At the end of this post I am including several links to news releases about the incident and supporting documentation so that you can formulate a more complete opinion, but first I would beg your indulgence to allow me to walk you through several scenarios to highlight the effects of misdirection and misinformation in this story.
The first narrative is the juicy one that most “CliffNotes” news stories will summarize:
A muslim high school freshman, Ahmed Mohamed, brings a home engineering project, a clock, to school with him to show off to his science teacher. A teacher overreacts to the homemade clock and mistakes it for a bomb. Ahmed is led off in handcuffs by the police, detained and questioned, while his clock is confiscated.
Great, I’ve mentioned race and religion, I brought in the sensationalism of the boy led off in handcuffs, and even mentioned what he was accused of doing. That’s actually more information than the NY Times or CNN offer in their opening paragraphs.

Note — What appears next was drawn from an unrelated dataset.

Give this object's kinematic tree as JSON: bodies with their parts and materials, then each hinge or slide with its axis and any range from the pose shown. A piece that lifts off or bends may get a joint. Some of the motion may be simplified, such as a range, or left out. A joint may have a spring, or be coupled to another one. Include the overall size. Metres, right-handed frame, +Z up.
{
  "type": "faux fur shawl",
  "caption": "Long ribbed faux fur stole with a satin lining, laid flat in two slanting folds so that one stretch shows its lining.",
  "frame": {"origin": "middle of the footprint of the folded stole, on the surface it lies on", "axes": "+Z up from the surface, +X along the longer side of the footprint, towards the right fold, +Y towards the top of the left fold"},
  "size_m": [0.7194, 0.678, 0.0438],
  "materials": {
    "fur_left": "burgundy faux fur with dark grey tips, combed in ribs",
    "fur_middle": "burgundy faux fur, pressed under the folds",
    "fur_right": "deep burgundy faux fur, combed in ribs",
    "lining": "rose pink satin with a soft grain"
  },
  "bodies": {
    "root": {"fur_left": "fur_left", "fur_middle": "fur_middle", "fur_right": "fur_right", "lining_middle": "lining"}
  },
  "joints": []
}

The narrative can quickly get confusing, however, when you add other relevant details:
– Ahmed is supposed to have brought the clock to school to show his engineering teacher, who “said it was nice but then told him he should not show the invention to other teachers.”
– The clock was discovered in an English class, when it beeped in Ahmed’s backpack.
– In questioning by school officials and police, Ahmed offered no elaboration but only insisted that it was a clock. At no point does he offer that the engineering teacher may have a corroborating story. The police report that Ahmed was passive aggressive in his responses.
– Police knew that the homemade clock was not a bomb, but still booked Ahmed under hoax bomb charges. After further questioning at the station in which Ahmed provided some elaboration, they released him and did not press charges.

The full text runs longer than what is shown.